Actually, I did this coding not for this purpose, but to easier parse the coordinates in the Royal Gazette announcements - those few I tried sometimes had a wrong letter code, sometimes the letters were omitted as being clear from the rough location, or even had obvious wrong codes. With this and smaller scale grids I can easier notice where the subdistrict or village boundary marker is supposed to be, when the direct coordinate conversion fails.
By the way, my readers in Germany might be interested in the Geograph Germany, which just now reached 1% coverage - but still more than 300,000 square kilometer without a photo.
2 comments:
Interesting Andy. Obviously a step in the right direction, and one that I would never have managed. You have the right technical background. If you decide to make a go of it, please do let me know, as you may need moderators etc.

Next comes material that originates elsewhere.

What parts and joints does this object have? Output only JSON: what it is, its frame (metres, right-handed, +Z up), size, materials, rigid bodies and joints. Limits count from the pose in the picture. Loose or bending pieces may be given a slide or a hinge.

[OTOPH]is offline at the moment. The main reason being that I have recently lost all interest in living in this country. And yes, it is to do with the deadend politics!(Been here close to 2 decades.)However, I daresay the interest may return.
Please contact tynllidiart@gmail.com
if you wish to discuss future developments.
I did once create a rather crude Geograph Thailand logo based on the same grid-square design as 'Geograph Britain & Ireland.(They changed the name to be more politically correct after a recent conference they held at the Ordnance Survey Office in Southampton. It was felt that 'Geograph British Isles' was a bit too indicative of a colonial past.)
It would not be difficult for some one with slightly better graphic skills than myself to create such a site logo. Even my version looked quite good after I had reduced it in size to fit a page header. (No better and no worse than the Britain & Ireland original.) However, I decided not to proceed with that project - since my more immediate aim was to gather and post representative photos for some very ungridlike tambons. (I was also thinking that a grid-like logo could wait until someone figured out what grid to use.)
I note that the Geograph Britain & Ireland logo is still pretty crude - and doesn't really capture the very familar UK shape that well.
While involved in my own logo creation, I realised that Thailand does have a shape that many people worldwide would instantly recognise in a small logo - but it is hard to capture the log thin isthmus with fairly large grid squares. So I would suggest the logo contains both grid squares and a more accurately drawn borderline.
Meanwhile, Geograph Germany has created a logo that looks nothing like the Britain & Ireland site.